Finance minister Enoch Godongwana said in parliament on Thursday that the National Treasury would discuss its proposals to replace the proposed taxes rejected by parliament with all political parties.
Godongwana also gave an undertaking that if revenue allowed it, the government would provide further relief on personal income taxes and review the budget’s tax proposals going forward.
He reiterated his previous undertaking that the proposed 0.5 percentage point increase in VAT in 2026/27 could be scrapped if circumstances allowed.
The National Assembly endorsed the fiscal framework on Wednesday along with a recommendation that the Treasury find alternatives within 30 days to the one percentage point VAT increase over two years and the non-adjustment of personal income tax brackets to account for inflation, a total of R31.5bn.
MK MP Des van Rooyen pointed out, during a question-and-answer session with the economic cluster of ministers in the National Assembly, that the Treasury took a prolonged period to produce the fiscal framework and revenue proposals so he could not conceive how it would manage to find alternatives within 30 days and consult on them.
“We will cross the time frames when we get there. If we have to extend we will discuss that,” the minister said.
Godongwana was asked numerous questions on the social relief of distress (SRD) grant, expenditure reviews and the use of consultants to conduct them and the perceived inaccuracy of Treasury’s growth projections.
On the SRD grant, the minister said the Treasury was looking at consolidating and reviewing the over 100 labour activation programmes in more than 20 public institutions, which could result in a jobseekers’ grant and an entrepreneurial grant for small and medium enterprises.
“It may well be that this grant could well emerge as an employment grant but I don’t know.” He gave the assurance that there was no intention to terminate the SRD grant. “There has been a lot of misinformation that we have the intention to terminate the grant.
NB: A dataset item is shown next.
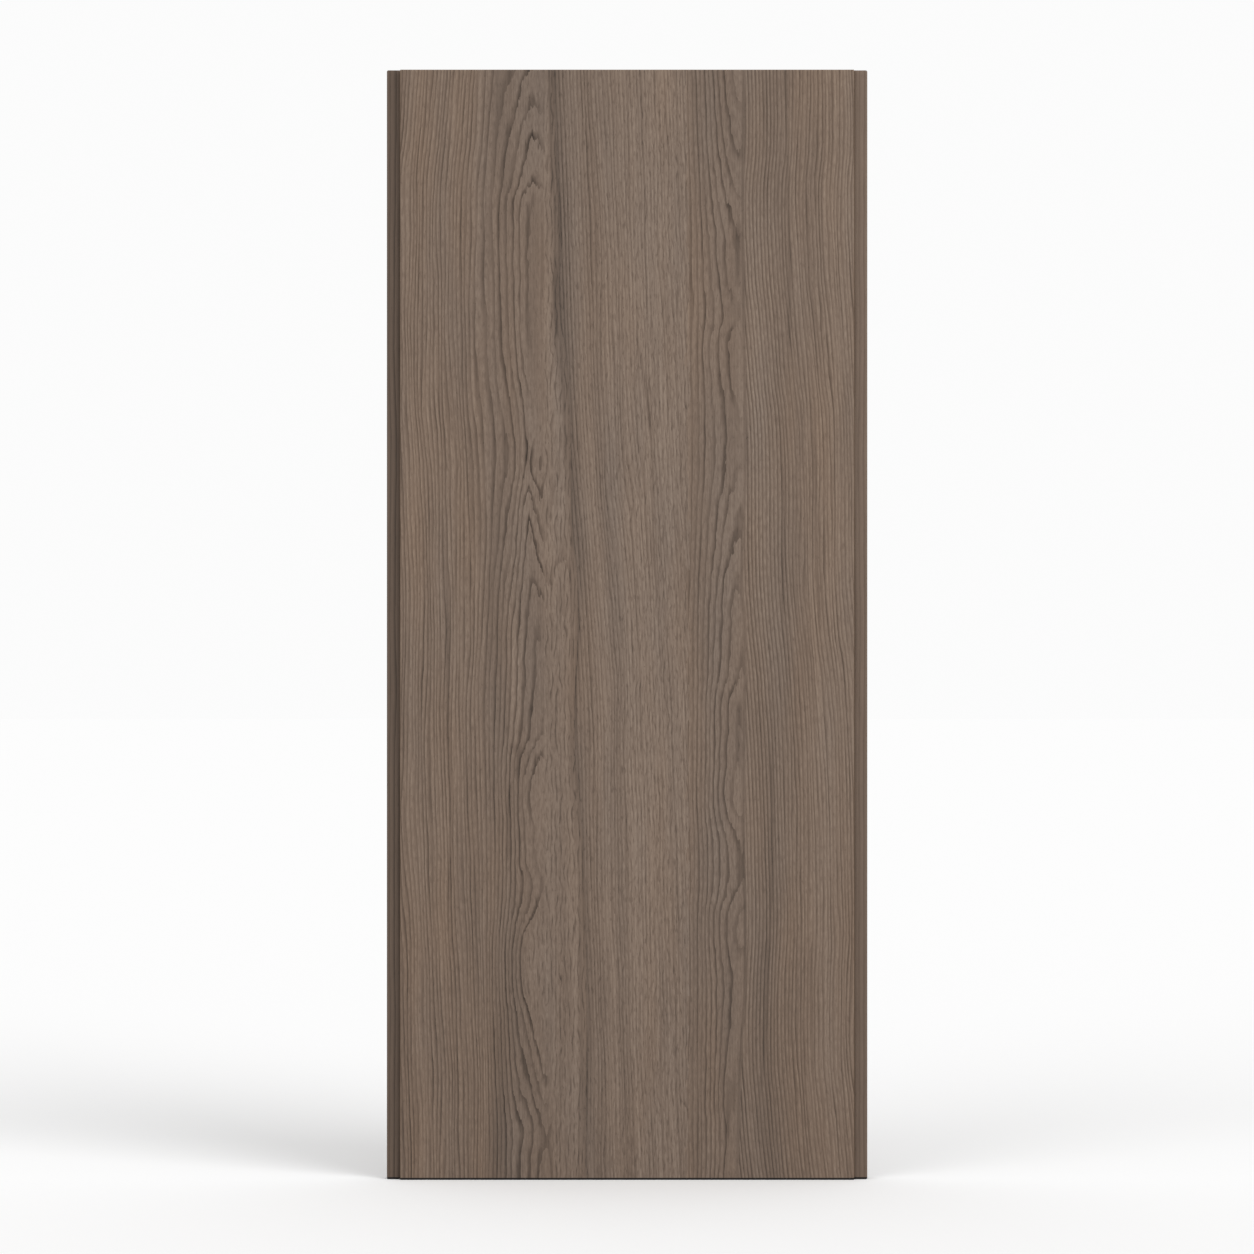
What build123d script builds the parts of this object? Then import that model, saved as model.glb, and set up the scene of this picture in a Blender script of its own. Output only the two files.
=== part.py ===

There is no intention,” he said.
On expenditure reviews, Godongwana said President Cyril Ramaphosa had undertaken to set up a committee with the Treasury to probe waste, inefficiency and underperforming programmes.
The more than 200 existing spending reviews undertaken since 2013 would be taken to the cabinet in the next few months and new ones considered. An audit of ghost workers in national and provincial departments would also be undertaken.
He cautioned that the implementation of expenditure reviews fell under the jurisdiction of cabinet ministers.
Godongwana noted that government officials had conducted most of the expenditure reviews undertaken since 2013 but outside consultants were also used where specialised skills were needed and had been paid a total amount of R53m.
Asked about reducing the number of cabinet ministers, Godongwana said the establishment of the government of national unity had brought to a halt a project to reorganise government, but the evaluation of public entities dependent on the fiscus was continuing.
Agriculture minister John Steenhuisen was asked what steps were being taken to ensure SA was not excluded from the Africa Growth & Opportunity Act (Agoa) when it came up for renewal later in the year.
He said the department of agriculture continued to strengthen its relationship with its US counterpart by holding regular discussions. An SA agriculture attaché had recently been appointed in Washington.
In preparation for the possibility that Agoa was not renewed, alternative markets were being actively sought, particularly for citrus, wine and nuts, among others.
“I do think we need to build resilience in the agriculture sector in a post-Agoa world,” Steenhuisen said.